This morning I had a checkup to see how Tamara is progressing. When I went to the doctor in early May I was horrified when I was diagnosed with a baseball sized cyst on my right ovary. The doctor told me that physical activity had to be put on hold until it resolves. How long could it take to resolve? Months. Will the pain get better? Probably not.
So here I am two months later. I haven’t lifted a barbell, worn my running shorts, or laced my sneakers in what seems like years. Driving to the doctor this morning I was incredibly nervous and excited. I was nervous that the cyst would still be huge and would require surgery. I was nervous that the cyst would be only slightly smaller and I would be told to wait another 3 months for it to shrink. The results? The cyst has shrunk to the size of a marble!! I am overjoyed and shocked! Since I can still feel it in my abdomen and it still hurts quite often, I figured it hadn’t shrunk much. Turns out that a hemorrhagic cyst, no matter how small, is going to cause discomfort, so that is why I am still in some pain. The good news? I am pretty sure that in another 30 days Tamara will be completely gone!
I have not been completely cleared to start my favorite exercise routine again, but I can start getting back into things very slowly. My core building ab blasting class will have to wait a few more months, but I’m hoping to find my way back to the elliptical next week. My doctor says that as long as I don’t feel more pain than usual while exercising, it should be okay.
I’m not getting my hopes up, after all I can feel my dang cyst throbbing a bit as I sit here and type this, but I am still optimistic. I am also thankful for my amazing doctor. The HORRIBLE experience I had with Dr. Ross a few weeks ago has definitely trumped by the amazing Dr. McCunniff.
Today Dr. McCunniff told me that he is really happy with the decision he made 2 months ago regarding my cyst. He said he was teetering on whether to surgically remove Tamara or to wait it out.
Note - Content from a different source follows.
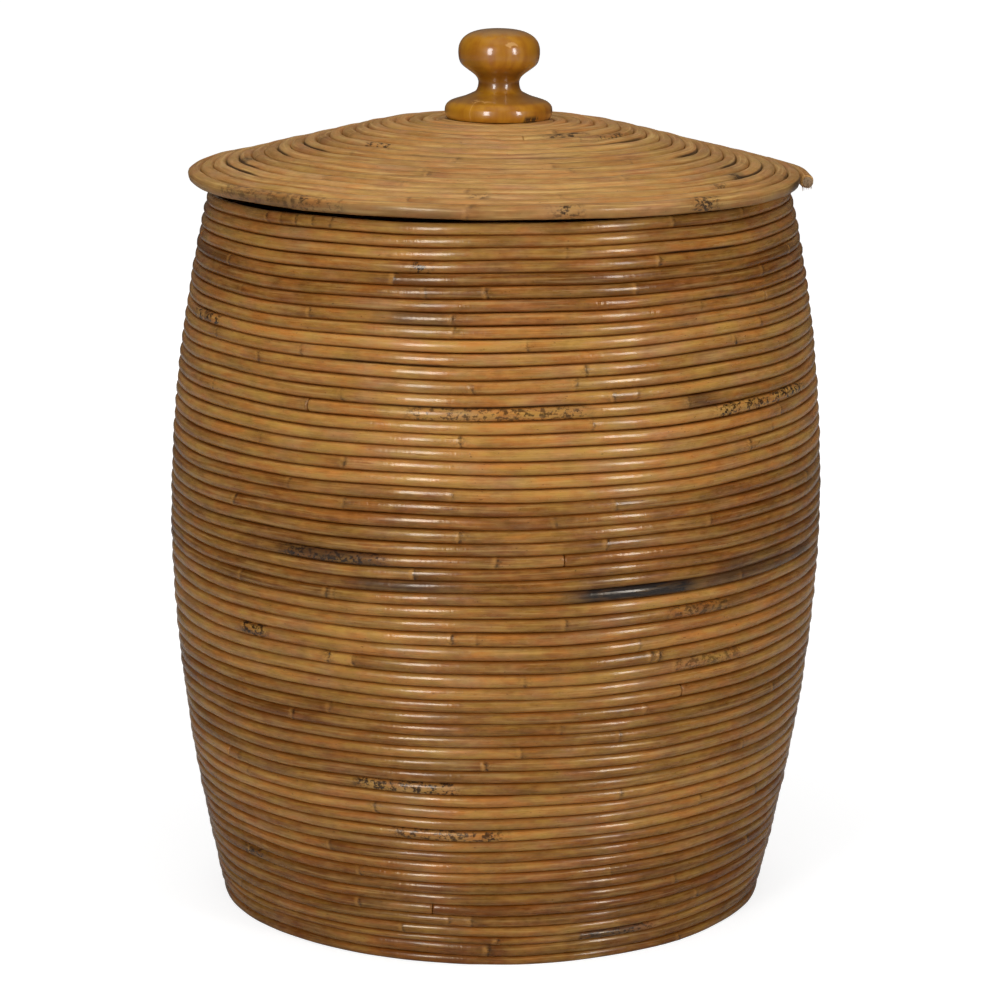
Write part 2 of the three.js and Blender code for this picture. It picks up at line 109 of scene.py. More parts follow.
# How a cane grew: how far apart its nodes are, the ring, lip, shade and scar at each, how its tone
# and thickness change along it, and how far it bows, ripples and strays from level. A wave of the
# straying has a share, a pace round the basket, a pace up it and a start.
NODE_SPACING = (0.16, 0.62)
NODE_STRENGTH = (0.45, 1.1)
FRONT_SHARE = 0.5
RING_PLACE, RING_REACH = 0.0004, 0.0009
RING_UNEVENNESS = 0.5
LIP_PLACE, LIP_REACH = -0.0018, 0.0015
NODE_SHADE_REACH = 0.018
NODE_SCAR, NODE_SCAR_REACH = 0.5, 0.004
TONE_SPREAD = 0.36
WARMTH_SPREAD = 0.7
SLIMMING = 0.03
SLIMMING_PACES = (9, 23)
WANDER = 0.00045
WANDER_WAVES = [(1, 3, 40, 1), (0.7, 5, -65, 0), (0.5, 11, 23, 2)]
BOW, BOW_LENGTH = 0.00025, 0.090
RIPPLE, RIPPLE_LENGTH = 0.00008, 0.034

# What growth, handling and age have left on the side that the photograph shows, which reaches 74
# degrees either way, and some painted light given as pale stretches. Places are in degrees to the right
# of the front and in metres above the floor. A blemish runs from one angle to another, and its last
# number is its strength.
WALL_FRONT = 74
WALL_NODES = [
    (34, 0.469), (30, 0.447), (-59, 0.436), (-19, 0.437), (25, 0.432), (-53, 0.423), (-2, 0.430),
    (38, 0.418), (-35, 0.415), (-8, 0.416), (-8, 0.409), (46, 0.393), (-36, 0.394), (5, 0.401),
    (-46, 0.385), (-46, 0.379), (15, 0.385), (-59, 0.361), (-4, 0.378), (13, 0.377), (-27, 0.370),
    (24, 0.369), (34, 0.362), (-6, 0.343), (-44, 0.329), (48, 0.327), (-26, 0.321), (-37, 0.312),
    (-26, 0.303), (-50, 0.290), (20, 0.303), (38, 0.288), (10, 0.294), (-6, 0.287), (0, 0.271),
    (-48, 0.245), (-29, 0.248), (-47, 0.214), (-7, 0.223), (-3, 0.222), (27, 0.205), (-24, 0.206),
    (-29, 0.199), (32, 0.197), (59, 0.164), (-29, 0.171), (-37, 0.157), (22, 0.156), (-53, 0.124),
    (5, 0.146), (-50, 0.116), (-1, 0.139), (23, 0.115), (-21, 0.106), (-31, 0.075), (-54, 0.053),
    (23, 0.062), (38, 0.048), (-62, 0.020), (45, 0.031), (-26, 0.041), (-8, 0.033), (-17, 0.026),
    (1, 0.012),
    (-49, 0.470), (-45, 0.470), (-41, 0.470), (-37, 0.470), (-33, 0.470),
    (-71, 0.396), (-68, 0.396), (-66, 0.395), (-63, 0.394), (-60, 0.393),
]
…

He decided that because of my age, he wanted to wait it out. Had I gotten surgery two months ago I would have had my entire ovary removed and he wasn’t too keen on messing with my fertility just yet. The thought of it makes me shudder!
I am so grateful for the wisdom of my doctor, the patience and comfort of my family and friends, and for the human body’s ability to heal itself. As Dr. McCunniff said today, “The good Lord made our bodies into powerful machines that often posses the ability to heal themselves if given the time.”
8 thoughts on “I’d Rather Play Marbles Than Baseball”
So happy about the good news, Courtney. No better medicine than rest and prayer.
So happy to read this!! Keep up the good work,
This made me tear up!!! I am so over the moon happy for you!! The Lord does give our bodies an amazing ability to heal, but I’m sure all the prayers that went up for you everyday maybe had him speeding things along 🙂 Love and miss you everyday!!
Thanks so much Kim, your prayers and encouragement have meant SO much! Miss you too! Are you usually around on Saturdays? I wanna come visit you and the fam.
so glad to hear she is shrinking!
Thanks mom! I also love how you (and I) still refer to it as “she.” hahah 😀
LOVE LOVE LOVE this!! You are such a wonderful person you deserve to not be in pain and be able to exercise without a throbbing uterus!! I love you and couldn’t be happier for you!!!!!!
Thank you my love!! I cannot WAIT to get all sweaty and fit again!